# Dogs from Serbia



## DHau (Feb 24, 2007)

Are GS breeders from other countries like Serbia breeding their dogs to the same standards as the Germans? I have noticed a couple of kennels in Atlanta have imported their animals from Serbia but not much is said about dogs from other countries on the internet. I think I read somewhere not to get one from Serbia as their breedings don't follow the same guidelines as the SV. I am not positive as it was a while ago. I think the article said that many people have started breeding to make extra money. I am thinking backyard breeding as I type this. 

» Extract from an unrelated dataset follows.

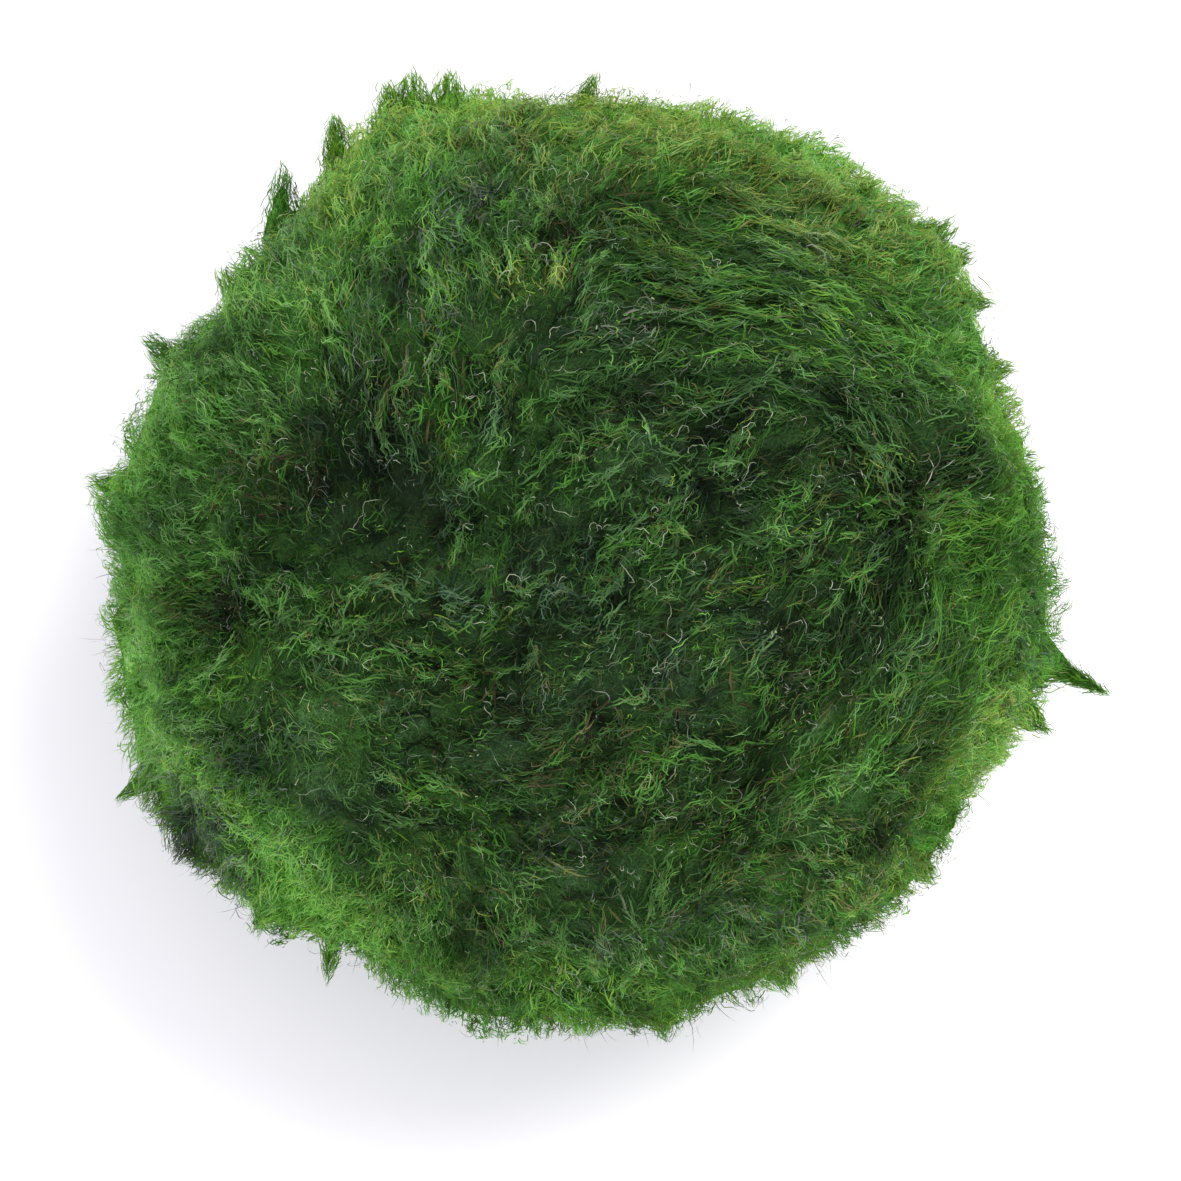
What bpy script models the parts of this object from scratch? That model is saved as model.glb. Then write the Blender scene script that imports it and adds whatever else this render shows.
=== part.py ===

I have seen photos of long haired GS from Serbia and they are gorgeous, but am afraid that they're not following breeding standard guidelines regarding size etc.


----------



## Sunsilver (Apr 8, 2014)

Some of the most extreme dogs I've ever seen have been from a Serbian kennel, Haus Milesevac.


----------



## mnm (Jan 9, 2006)

Like anything, it probably depends on the breeder themselves. They may be good and there certainly can be bad. On would have to research the breeder extensively.


----------



## Bearshandler (Aug 29, 2019)

The skc follows the international standard. I’ve heard of a lot of people being ripped off buying dogs from there, both internet and real life. I guess all the same things they tell you about importing from anywhere else apply there as well.


----------



## DHau (Feb 24, 2007)

Sunsilver, what do you mean by extreme? Does that mean good or bad.


----------



## Sunsilver (Apr 8, 2014)

It means bad - ridiculous C-shaped backs with very short croups!


----------